# How moist is too moist for buds in jar?



## solarguy (Dec 20, 2010)

when putting buds in glass jars the buds go from being dryish to damp....how damp is to damp?

when should i be scared there is mold?

i let my buds hand for 3 days witha fan on them....and i live in a very dry area...the outside of my buds were dry, some leaves crusty and some still moist....the stem also bent instead of snapping...

i put them in my big glass jars and they got damp, much more moist than when they went in...is this ok? is this normal? 

i heard from a few people leaving the jars open if they are too damp....please help!

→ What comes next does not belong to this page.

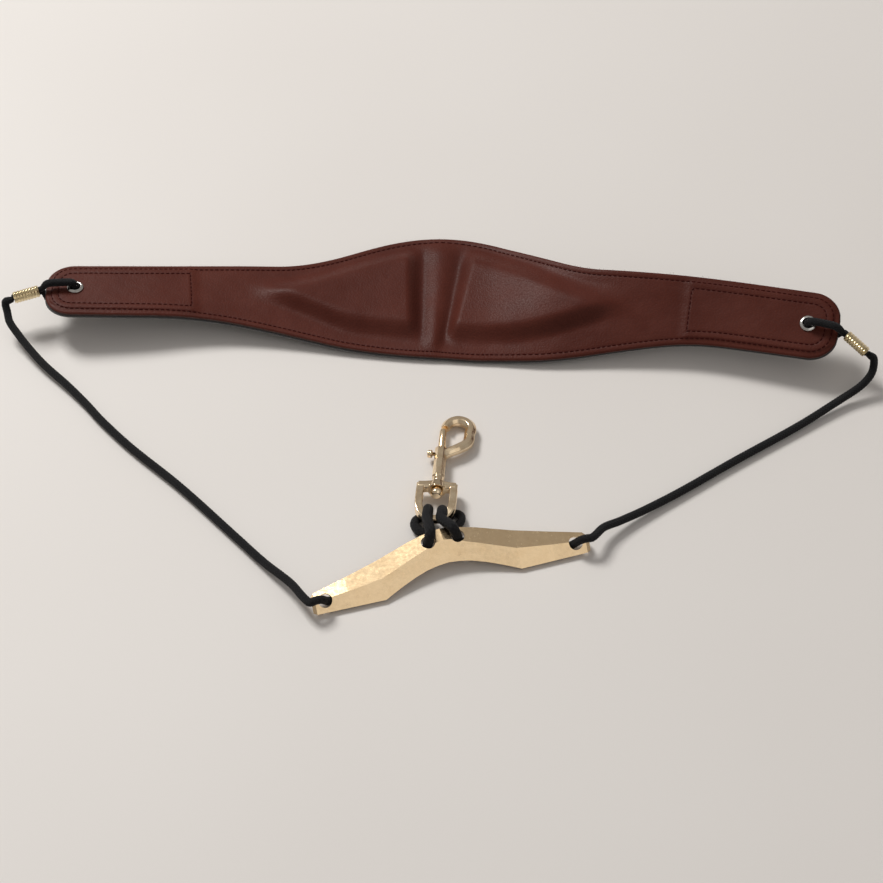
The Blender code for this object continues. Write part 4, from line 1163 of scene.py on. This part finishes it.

also the longer i cure the better? is there a point where curing it longer makes no difference? 

thanks


----------



## freakishlyyellow (Dec 20, 2010)

lay it out on a newspaper if u think its to wet for a cple hrs


----------



## solarguy (Dec 20, 2010)

newspaper? ink? how bout clean printer paper lol?


----------



## freakishlyyellow (Dec 20, 2010)

it dont phase me but itd have to b pretty wet to get the ink wet enough to absorb or whatever ur worried about


----------



## solarguy (Dec 20, 2010)

word well i am trying to work with these jars if anyone has any help...


----------



## pilgram (Dec 20, 2010)

if they are wet ,put them in a paper sack for a couple of days...what you did with the fan only dried the outside of your bud,it mostly takes longer than three days to dry enough


----------



## bobbypyn (Dec 21, 2010)

yep. you're beggin for heartache and lawn clipping-smellin' herb. you're still wet. 5 more days or you're about to screw your whole deal. real talk. no jars for 7 to ten days homey. stems MUST snap clean before curing. when you can smoke a joint of it without lighting it every hit, you're ready for jars. you've come this far, don't blow it crossing the finish line!!! they got wetter cuz all the inner moisture finally equalized with the dry outer parts when you sealed em up. no bueno. moisture = bad taste when curing and a playground for mold.


----------



## gom (Dec 23, 2010)

paper plate


----------



## supaleeb (Dec 24, 2010)

If you have to wipe condensation off of the inside of the jar more than twice per day, it's probably too much, but I tend to like mine to be a little drier than most people before I put it in jars. Also, if it's too wet, put it in brown paper bags, and you can shred up a few and place them in between layers. Really helps speed up the process.


----------



## Ap0c0leS (Dec 25, 2010)

Please open your jars atleast 3 times a day for 15 mins at a time.. Stir the goods if its a full jar....when first drying and jarred the bud will get very wet.. put it in a paper bag untill its dry and then back to the jar till its wet again and repeate


----------



## palerider (Dec 25, 2010)

good advice from bobbypyn, you should never but them in a jar untill they have hung for about 7 days and the stems snap. Don't put a fan on them or anything else to try to speed the process, it takes as long as it takes. Take the buds and put them in a brown paper bag for a few days then try the jars again. If you open the lids and there is visible condensation on the side of the jar they are too wet to be in there! if you open the lid and the buds are moist but not sweating then you have began the curing process.


----------